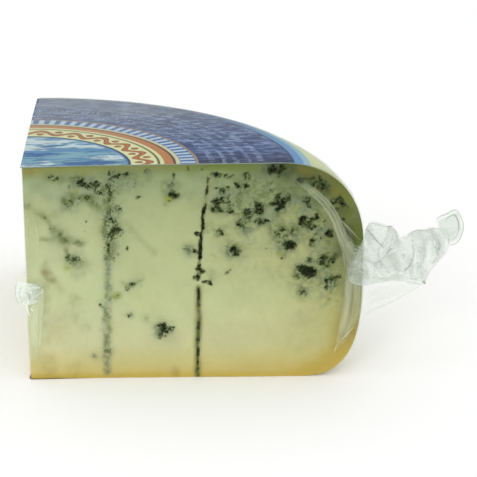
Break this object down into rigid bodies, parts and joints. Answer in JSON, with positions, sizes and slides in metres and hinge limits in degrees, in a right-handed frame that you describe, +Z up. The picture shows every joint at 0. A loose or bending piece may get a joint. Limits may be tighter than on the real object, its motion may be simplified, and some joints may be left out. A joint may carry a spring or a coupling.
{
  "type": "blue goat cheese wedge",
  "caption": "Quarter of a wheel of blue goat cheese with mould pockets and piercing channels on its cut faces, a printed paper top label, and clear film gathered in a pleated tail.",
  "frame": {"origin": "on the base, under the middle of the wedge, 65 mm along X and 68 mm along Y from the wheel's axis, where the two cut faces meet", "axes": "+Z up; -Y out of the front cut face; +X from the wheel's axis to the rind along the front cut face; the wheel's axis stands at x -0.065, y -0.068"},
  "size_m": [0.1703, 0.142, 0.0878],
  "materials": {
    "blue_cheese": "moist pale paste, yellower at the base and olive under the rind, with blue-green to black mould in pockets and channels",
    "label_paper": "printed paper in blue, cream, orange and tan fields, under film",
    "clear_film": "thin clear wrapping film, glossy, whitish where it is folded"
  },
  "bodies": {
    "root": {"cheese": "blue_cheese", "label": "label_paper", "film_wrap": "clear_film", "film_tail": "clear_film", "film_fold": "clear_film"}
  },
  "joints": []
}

Task objective ▸
Copy the material above, line for line.

Result for this exercise ▸
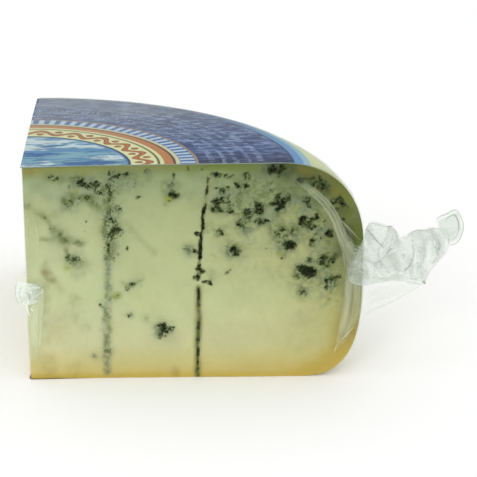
Break this object down into rigid bodies, parts and joints. Answer in JSON, with positions, sizes and slides in metres and hinge limits in degrees, in a right-handed frame that you describe, +Z up. The picture shows every joint at 0. A loose or bending piece may get a joint. Limits may be tighter than on the real object, its motion may be simplified, and some joints may be left out. A joint may carry a spring or a coupling.
{
  "type": "blue goat cheese wedge",
  "caption": "Quarter of a wheel of blue goat cheese with mould pockets and piercing channels on its cut faces, a printed paper top label, and clear film gathered in a pleated tail.",
  "frame": {"origin": "on the base, under the middle of the wedge, 65 mm along X and 68 mm along Y from the wheel's axis, where the two cut faces meet", "axes": "+Z up; -Y out of the front cut face; +X from the wheel's axis to the rind along the front cut face; the wheel's axis stands at x -0.065, y -0.068"},
  "size_m": [0.1703, 0.142, 0.0878],
  "materials": {
    "blue_cheese": "moist pale paste, yellower at the base and olive under the rind, with blue-green to black mould in pockets and channels",
    "label_paper": "printed paper in blue, cream, orange and tan fields, under film",
    "clear_film": "thin clear wrapping film, glossy, whitish where it is folded"
  },
  "bodies": {
    "root": {"cheese": "blue_cheese", "label": "label_paper", "film_wrap": "clear_film", "film_tail": "clear_film", "film_fold": "clear_film"}
  },
  "joints": []
}